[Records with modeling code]
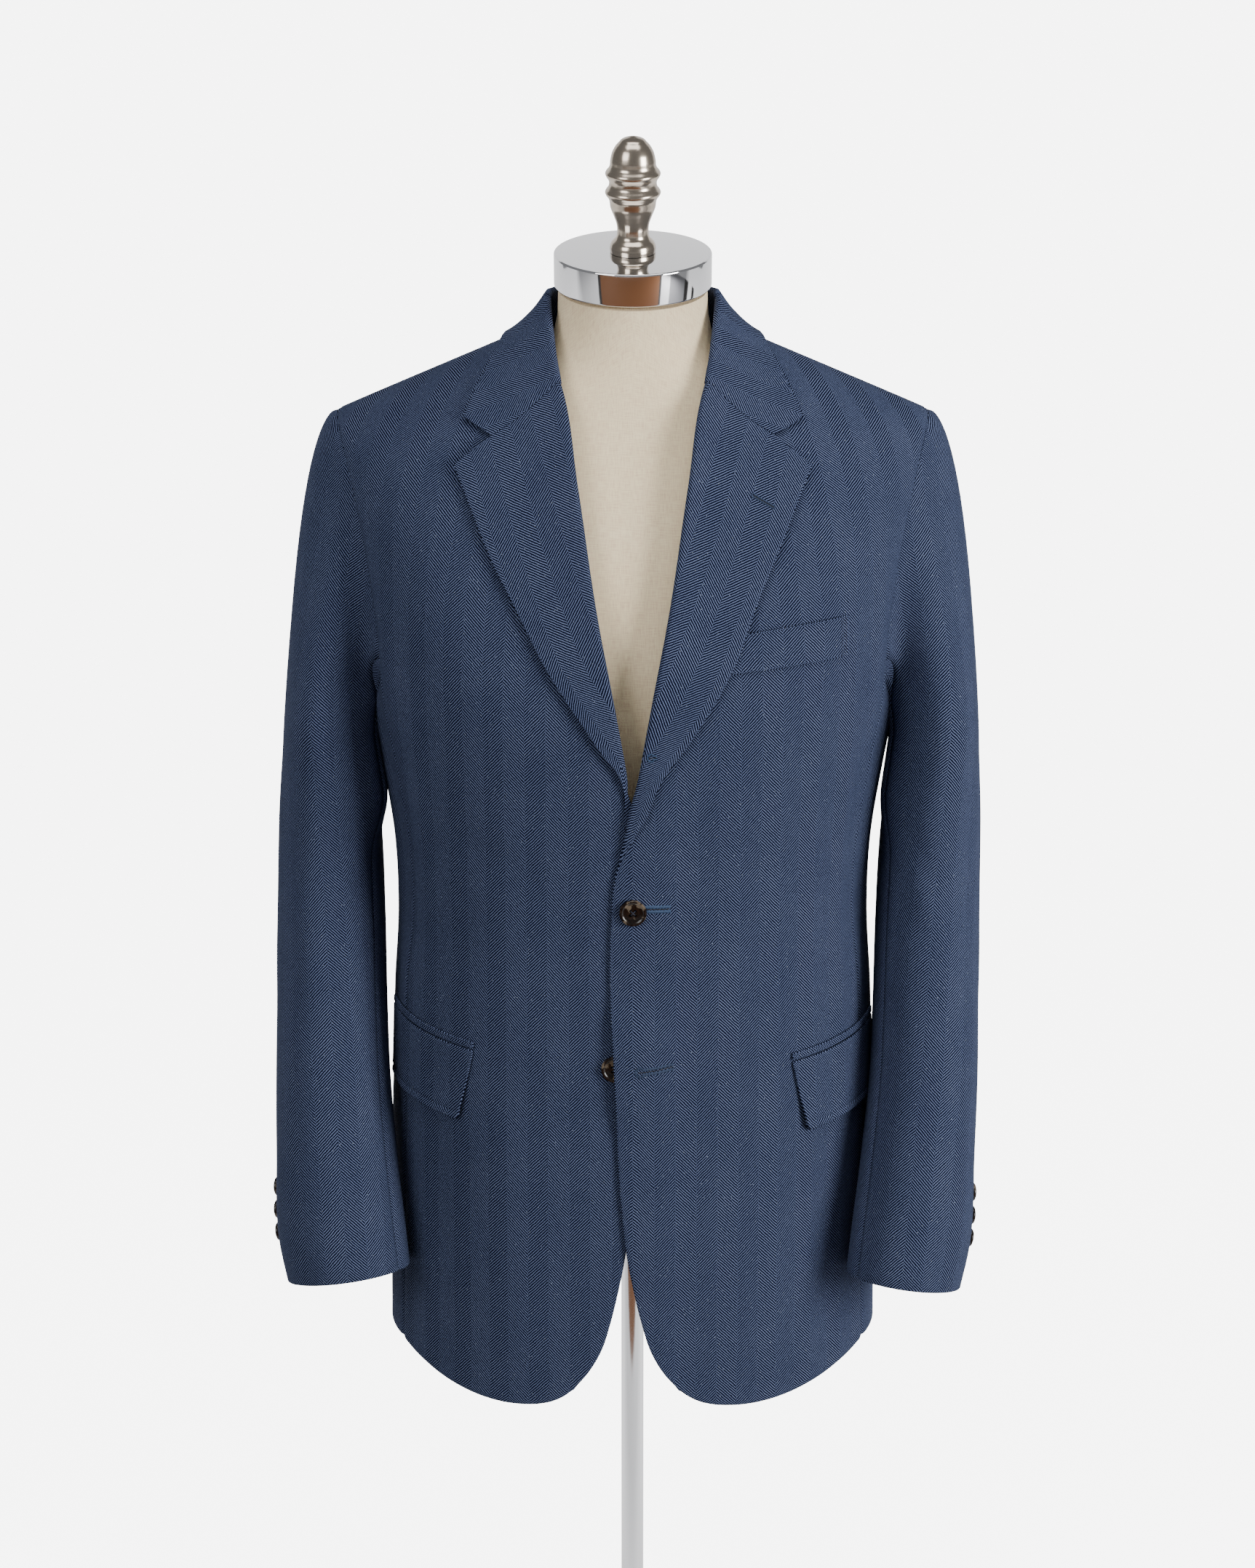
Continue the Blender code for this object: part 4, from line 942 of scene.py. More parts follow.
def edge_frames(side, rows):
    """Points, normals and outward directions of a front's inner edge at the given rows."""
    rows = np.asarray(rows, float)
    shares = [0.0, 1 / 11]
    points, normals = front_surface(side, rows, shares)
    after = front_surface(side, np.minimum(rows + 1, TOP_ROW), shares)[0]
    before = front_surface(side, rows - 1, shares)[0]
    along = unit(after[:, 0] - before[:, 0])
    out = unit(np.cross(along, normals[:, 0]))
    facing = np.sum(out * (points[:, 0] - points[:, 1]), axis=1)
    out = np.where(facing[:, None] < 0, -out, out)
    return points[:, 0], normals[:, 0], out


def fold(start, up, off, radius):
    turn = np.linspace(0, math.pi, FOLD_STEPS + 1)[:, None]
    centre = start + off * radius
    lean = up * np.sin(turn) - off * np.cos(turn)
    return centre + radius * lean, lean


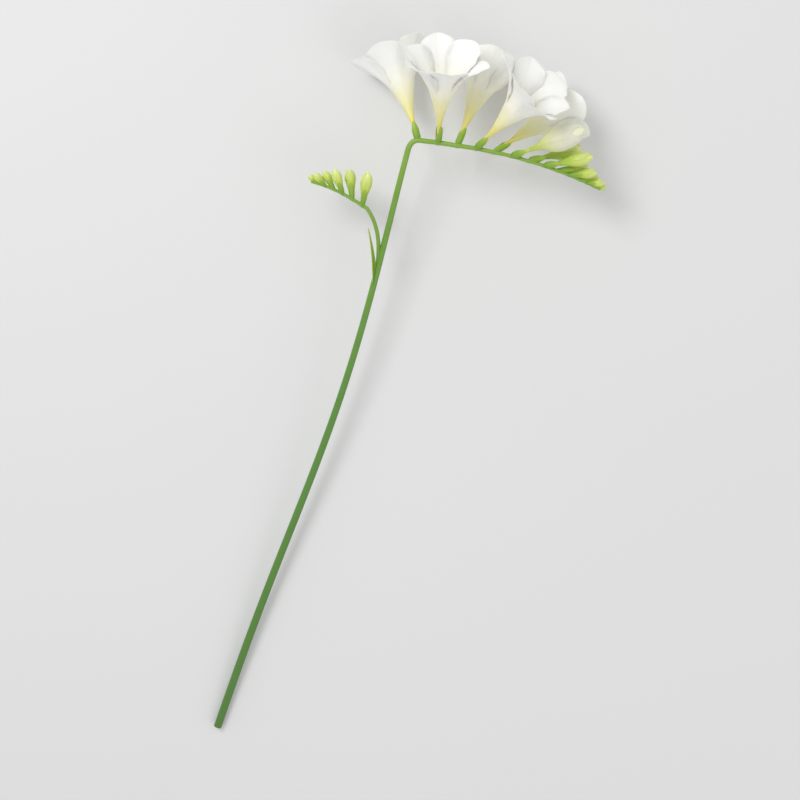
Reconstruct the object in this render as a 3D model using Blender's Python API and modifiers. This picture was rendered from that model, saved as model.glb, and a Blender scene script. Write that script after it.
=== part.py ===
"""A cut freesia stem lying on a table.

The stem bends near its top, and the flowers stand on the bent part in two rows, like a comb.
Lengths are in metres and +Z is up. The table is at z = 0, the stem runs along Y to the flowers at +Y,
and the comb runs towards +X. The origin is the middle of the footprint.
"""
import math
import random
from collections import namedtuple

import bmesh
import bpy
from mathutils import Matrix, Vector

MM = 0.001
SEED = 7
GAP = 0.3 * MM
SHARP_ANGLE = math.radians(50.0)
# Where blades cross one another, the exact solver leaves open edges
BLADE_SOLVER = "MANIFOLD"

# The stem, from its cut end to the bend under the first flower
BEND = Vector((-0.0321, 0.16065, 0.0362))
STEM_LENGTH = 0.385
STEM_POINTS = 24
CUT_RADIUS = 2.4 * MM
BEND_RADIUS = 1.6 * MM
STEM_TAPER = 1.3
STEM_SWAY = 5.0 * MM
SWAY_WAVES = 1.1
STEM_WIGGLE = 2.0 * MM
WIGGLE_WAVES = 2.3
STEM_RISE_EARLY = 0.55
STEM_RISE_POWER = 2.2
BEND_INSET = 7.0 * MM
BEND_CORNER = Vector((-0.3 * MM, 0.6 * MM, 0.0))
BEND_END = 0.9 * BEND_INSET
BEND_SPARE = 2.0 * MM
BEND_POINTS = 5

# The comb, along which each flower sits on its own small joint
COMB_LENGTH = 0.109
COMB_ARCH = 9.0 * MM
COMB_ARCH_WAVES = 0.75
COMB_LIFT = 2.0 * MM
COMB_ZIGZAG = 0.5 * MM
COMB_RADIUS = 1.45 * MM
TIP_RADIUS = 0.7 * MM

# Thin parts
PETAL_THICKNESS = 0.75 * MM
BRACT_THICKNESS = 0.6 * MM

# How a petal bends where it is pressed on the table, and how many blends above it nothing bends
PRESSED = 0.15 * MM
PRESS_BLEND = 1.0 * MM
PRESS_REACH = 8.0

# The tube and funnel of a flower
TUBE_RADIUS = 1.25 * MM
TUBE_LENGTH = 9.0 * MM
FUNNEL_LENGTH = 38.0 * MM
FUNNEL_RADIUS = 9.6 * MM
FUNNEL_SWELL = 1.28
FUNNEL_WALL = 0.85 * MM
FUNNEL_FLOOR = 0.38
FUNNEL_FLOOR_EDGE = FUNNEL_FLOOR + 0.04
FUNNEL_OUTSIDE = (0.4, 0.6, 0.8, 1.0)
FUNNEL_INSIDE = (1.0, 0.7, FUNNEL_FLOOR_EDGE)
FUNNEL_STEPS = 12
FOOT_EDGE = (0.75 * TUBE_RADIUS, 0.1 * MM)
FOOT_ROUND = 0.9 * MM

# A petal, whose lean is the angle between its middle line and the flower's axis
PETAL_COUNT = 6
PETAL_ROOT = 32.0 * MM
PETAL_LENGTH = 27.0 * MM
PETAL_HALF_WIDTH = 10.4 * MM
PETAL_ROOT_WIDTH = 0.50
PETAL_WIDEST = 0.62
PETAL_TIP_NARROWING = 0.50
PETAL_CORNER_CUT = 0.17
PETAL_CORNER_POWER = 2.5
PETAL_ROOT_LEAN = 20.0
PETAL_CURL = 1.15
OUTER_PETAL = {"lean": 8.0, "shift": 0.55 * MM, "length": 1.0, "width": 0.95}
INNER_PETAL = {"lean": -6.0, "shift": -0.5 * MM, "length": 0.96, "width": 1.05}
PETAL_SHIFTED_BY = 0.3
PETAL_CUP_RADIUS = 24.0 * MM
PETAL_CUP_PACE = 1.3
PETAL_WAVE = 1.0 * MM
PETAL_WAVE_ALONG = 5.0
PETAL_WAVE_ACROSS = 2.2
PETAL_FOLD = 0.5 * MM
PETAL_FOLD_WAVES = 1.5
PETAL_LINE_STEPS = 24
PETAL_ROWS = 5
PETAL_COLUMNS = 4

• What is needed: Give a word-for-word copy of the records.

• Exercise answer:
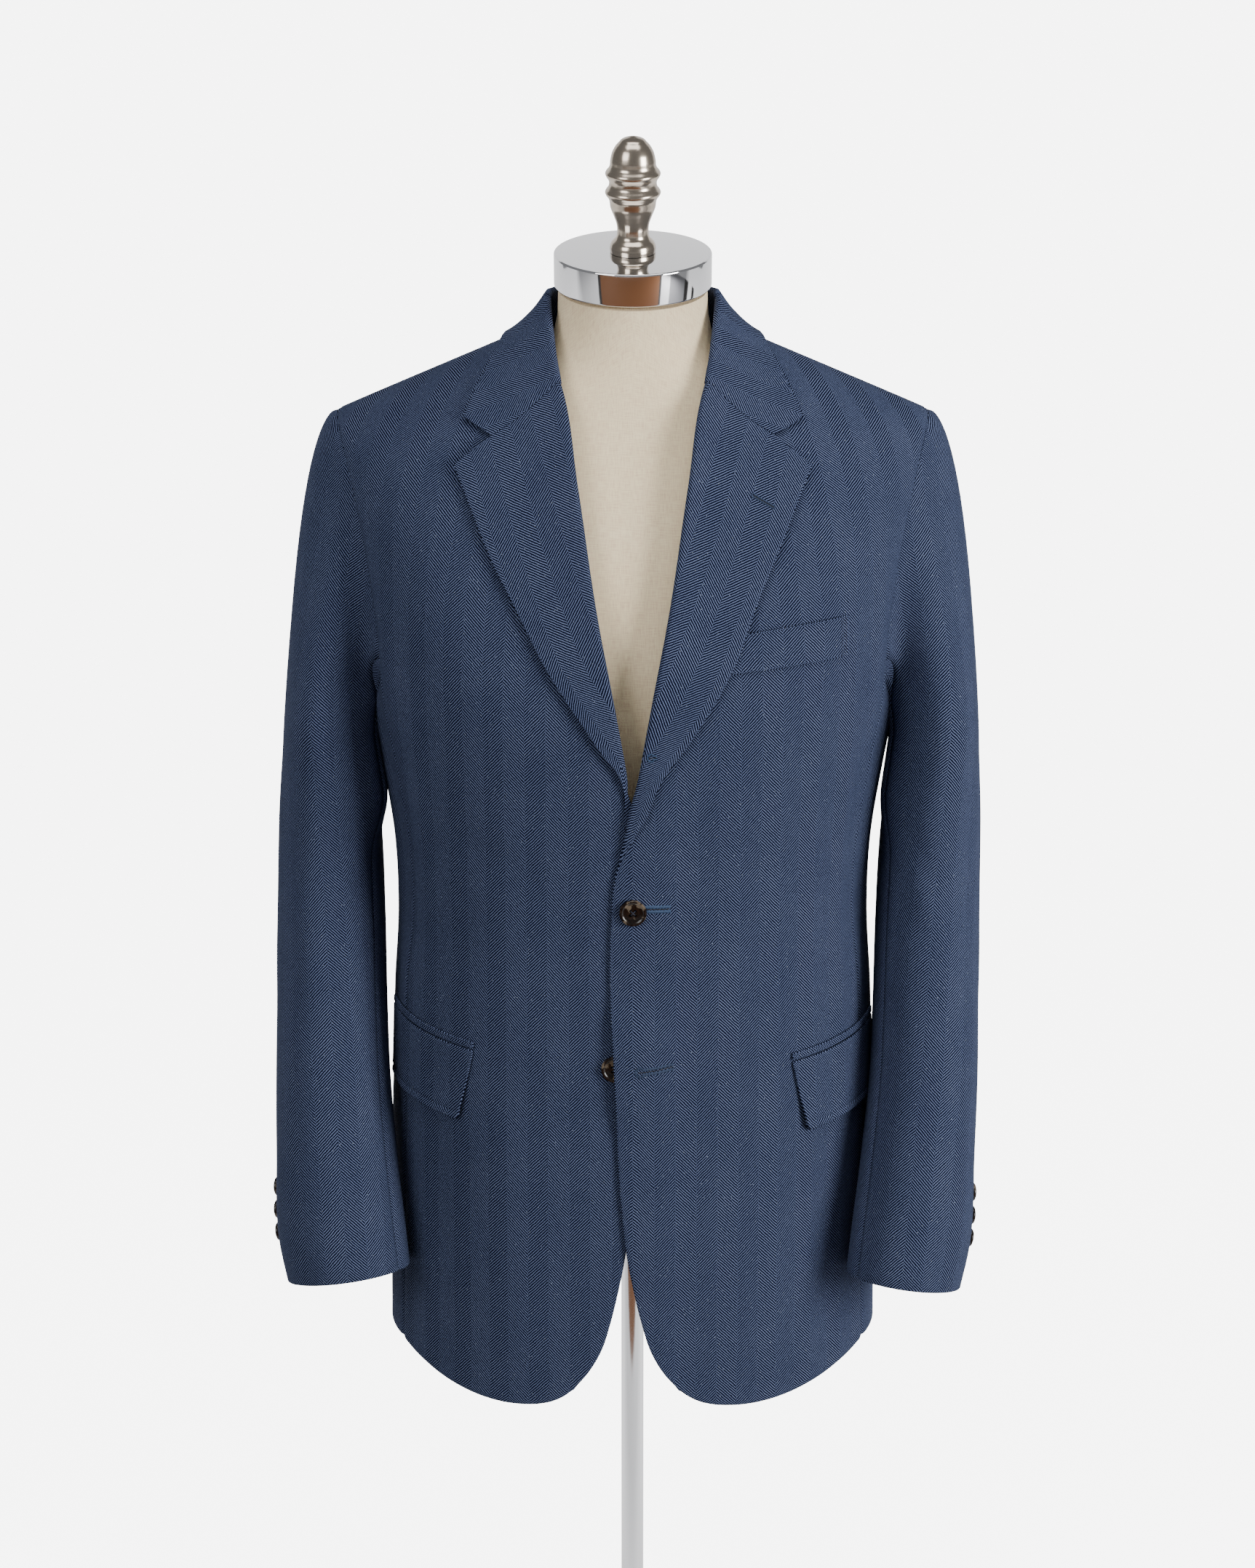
Continue the Blender code for this object: part 4, from line 942 of scene.py. More parts follow.
def edge_frames(side, rows):
    """Points, normals and outward directions of a front's inner edge at the given rows."""
    rows = np.asarray(rows, float)
    shares = [0.0, 1 / 11]
    points, normals = front_surface(side, rows, shares)
    after = front_surface(side, np.minimum(rows + 1, TOP_ROW), shares)[0]
    before = front_surface(side, rows - 1, shares)[0]
    along = unit(after[:, 0] - before[:, 0])
    out = unit(np.cross(along, normals[:, 0]))
    facing = np.sum(out * (points[:, 0] - points[:, 1]), axis=1)
    out = np.where(facing[:, None] < 0, -out, out)
    return points[:, 0], normals[:, 0], out


def fold(start, up, off, radius):
    turn = np.linspace(0, math.pi, FOLD_STEPS + 1)[:, None]
    centre = start + off * radius
    lean = up * np.sin(turn) - off * np.cos(turn)
    return centre + radius * lean, lean


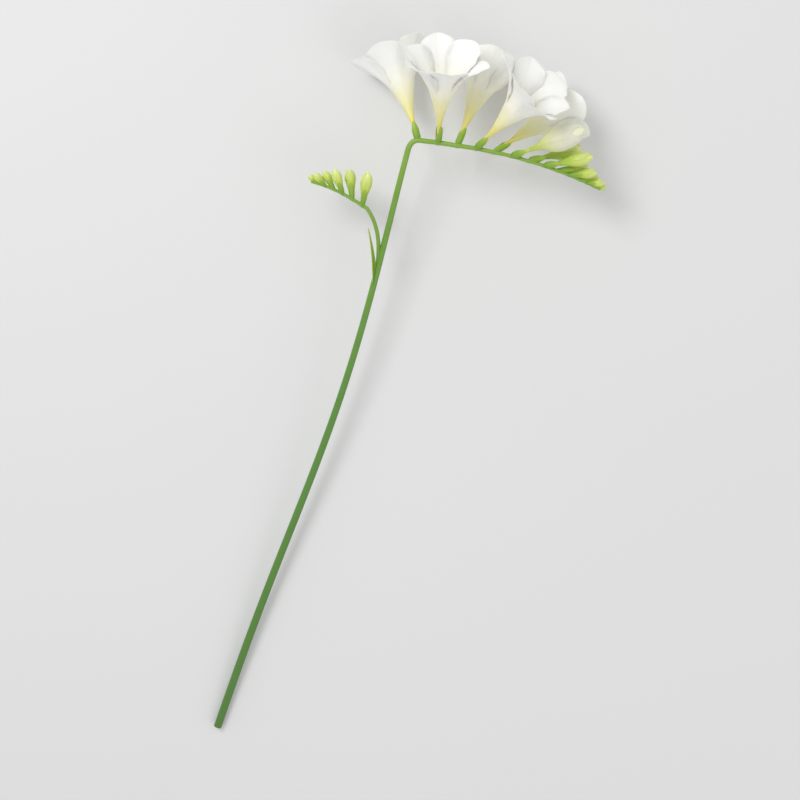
Reconstruct the object in this render as a 3D model using Blender's Python API and modifiers. This picture was rendered from that model, saved as model.glb, and a Blender scene script. Write that script after it.
=== part.py ===
"""A cut freesia stem lying on a table.

The stem bends near its top, and the flowers stand on the bent part in two rows, like a comb.
Lengths are in metres and +Z is up. The table is at z = 0, the stem runs along Y to the flowers at +Y,
and the comb runs towards +X. The origin is the middle of the footprint.
"""
import math
import random
from collections import namedtuple

import bmesh
import bpy
from mathutils import Matrix, Vector

MM = 0.001
SEED = 7
GAP = 0.3 * MM
SHARP_ANGLE = math.radians(50.0)
# Where blades cross one another, the exact solver leaves open edges
BLADE_SOLVER = "MANIFOLD"

# The stem, from its cut end to the bend under the first flower
BEND = Vector((-0.0321, 0.16065, 0.0362))
STEM_LENGTH = 0.385
STEM_POINTS = 24
CUT_RADIUS = 2.4 * MM
BEND_RADIUS = 1.6 * MM
STEM_TAPER = 1.3
STEM_SWAY = 5.0 * MM
SWAY_WAVES = 1.1
STEM_WIGGLE = 2.0 * MM
WIGGLE_WAVES = 2.3
STEM_RISE_EARLY = 0.55
STEM_RISE_POWER = 2.2
BEND_INSET = 7.0 * MM
BEND_CORNER = Vector((-0.3 * MM, 0.6 * MM, 0.0))
BEND_END = 0.9 * BEND_INSET
BEND_SPARE = 2.0 * MM
BEND_POINTS = 5

# The comb, along which each flower sits on its own small joint
COMB_LENGTH = 0.109
COMB_ARCH = 9.0 * MM
COMB_ARCH_WAVES = 0.75
COMB_LIFT = 2.0 * MM
COMB_ZIGZAG = 0.5 * MM
COMB_RADIUS = 1.45 * MM
TIP_RADIUS = 0.7 * MM

# Thin parts
PETAL_THICKNESS = 0.75 * MM
BRACT_THICKNESS = 0.6 * MM

# How a petal bends where it is pressed on the table, and how many blends above it nothing bends
PRESSED = 0.15 * MM
PRESS_BLEND = 1.0 * MM
PRESS_REACH = 8.0

# The tube and funnel of a flower
TUBE_RADIUS = 1.25 * MM
TUBE_LENGTH = 9.0 * MM
FUNNEL_LENGTH = 38.0 * MM
FUNNEL_RADIUS = 9.6 * MM
FUNNEL_SWELL = 1.28
FUNNEL_WALL = 0.85 * MM
FUNNEL_FLOOR = 0.38
FUNNEL_FLOOR_EDGE = FUNNEL_FLOOR + 0.04
FUNNEL_OUTSIDE = (0.4, 0.6, 0.8, 1.0)
FUNNEL_INSIDE = (1.0, 0.7, FUNNEL_FLOOR_EDGE)
FUNNEL_STEPS = 12
FOOT_EDGE = (0.75 * TUBE_RADIUS, 0.1 * MM)
FOOT_ROUND = 0.9 * MM

# A petal, whose lean is the angle between its middle line and the flower's axis
PETAL_COUNT = 6
PETAL_ROOT = 32.0 * MM
PETAL_LENGTH = 27.0 * MM
PETAL_HALF_WIDTH = 10.4 * MM
PETAL_ROOT_WIDTH = 0.50
PETAL_WIDEST = 0.62
PETAL_TIP_NARROWING = 0.50
PETAL_CORNER_CUT = 0.17
PETAL_CORNER_POWER = 2.5
PETAL_ROOT_LEAN = 20.0
PETAL_CURL = 1.15
OUTER_PETAL = {"lean": 8.0, "shift": 0.55 * MM, "length": 1.0, "width": 0.95}
INNER_PETAL = {"lean": -6.0, "shift": -0.5 * MM, "length": 0.96, "width": 1.05}
PETAL_SHIFTED_BY = 0.3
PETAL_CUP_RADIUS = 24.0 * MM
PETAL_CUP_PACE = 1.3
PETAL_WAVE = 1.0 * MM
PETAL_WAVE_ALONG = 5.0
PETAL_WAVE_ACROSS = 2.2
PETAL_FOLD = 0.5 * MM
PETAL_FOLD_WAVES = 1.5
PETAL_LINE_STEPS = 24
PETAL_ROWS = 5
PETAL_COLUMNS = 4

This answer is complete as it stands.